The dashboard is designed to update continuously as new option-chain and trade events arrive. During a live session, the matrix should surface:

  • strike-level call GEX
  • strike-level put GEX
  • net GEX by strike
  • aggregate session GEX
  • gamma wall
  • zero-gamma node
  • call/put imbalance
  • positive and negative gamma zones

The terminal surfaces runtime lifecycle state as LIVE, SIM, STALE, CONNECTED, or DISCONNECTED so the UI distinguishes real-time data from demo and stale sessions.

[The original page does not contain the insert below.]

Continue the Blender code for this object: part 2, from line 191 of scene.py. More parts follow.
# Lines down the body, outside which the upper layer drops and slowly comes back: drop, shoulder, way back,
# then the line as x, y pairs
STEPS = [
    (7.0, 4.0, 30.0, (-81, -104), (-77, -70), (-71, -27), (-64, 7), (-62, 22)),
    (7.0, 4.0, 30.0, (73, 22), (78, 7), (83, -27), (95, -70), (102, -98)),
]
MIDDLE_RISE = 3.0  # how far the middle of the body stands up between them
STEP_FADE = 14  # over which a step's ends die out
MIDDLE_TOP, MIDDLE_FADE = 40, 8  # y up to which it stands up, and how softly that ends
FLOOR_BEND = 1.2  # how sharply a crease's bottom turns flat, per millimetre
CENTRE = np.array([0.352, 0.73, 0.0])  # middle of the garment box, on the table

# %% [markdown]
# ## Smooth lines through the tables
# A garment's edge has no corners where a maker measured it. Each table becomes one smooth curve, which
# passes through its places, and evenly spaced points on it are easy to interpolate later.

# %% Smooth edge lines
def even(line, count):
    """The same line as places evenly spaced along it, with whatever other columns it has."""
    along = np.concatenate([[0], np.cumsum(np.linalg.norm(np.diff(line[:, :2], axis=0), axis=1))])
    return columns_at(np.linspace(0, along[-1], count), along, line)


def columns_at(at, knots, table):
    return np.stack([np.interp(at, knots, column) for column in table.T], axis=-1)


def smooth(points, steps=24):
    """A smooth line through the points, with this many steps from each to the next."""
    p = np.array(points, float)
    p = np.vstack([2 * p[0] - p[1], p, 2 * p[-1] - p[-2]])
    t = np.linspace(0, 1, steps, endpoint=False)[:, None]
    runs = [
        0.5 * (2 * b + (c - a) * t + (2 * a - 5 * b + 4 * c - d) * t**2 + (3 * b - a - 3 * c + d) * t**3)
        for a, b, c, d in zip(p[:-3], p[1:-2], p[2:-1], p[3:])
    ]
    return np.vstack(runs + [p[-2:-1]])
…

If live mode is missing credentials or market-data dependencies, the app exits with an install/configuration hint instead of a Python traceback:

pip install -e .

Development Notes

  • Keep .env out of version control.
  • Keep market-data adapters isolated from calculation logic.
  • Prefer vectorized NumPy operations inside gex_terminal/engine.py.
  • Treat consumer state as shared mutable data and update it through explicit locks or queue ownership.
  • Use deterministic fixtures for engine tests so the math can be regression tested independently from live data.
  • See CONTRIBUTING.md for contribution guidelines.
  • See CODE_OF_CONDUCT.md for community expectations.
  • See CHANGELOG.md for notable project changes.
  • See docs/adapters.md for the provider adapter contract.
  • See docs/product-vision.md for signature capability concepts and mockups.
  • See ROADMAP.md for planned phases and future work.
  • See SECURITY.md for credential-handling guidance.

Testing Targets

Recommended early test coverage:

  • Black-Scholes gamma values against known reference cases.
  • Dollar GEX conversion for calls and puts.
  • Net GEX aggregation by strike.
  • Zero-gamma interpolation across sign changes.
  • Runtime lifecycle states for demo, live, stale, and disconnected sessions.
  • Async consumer state updates under bursty tick delivery.
  • Terminal rendering with empty, partial, and live-like snapshots.

License

This project is licensed under the MIT License. See LICENSE for details.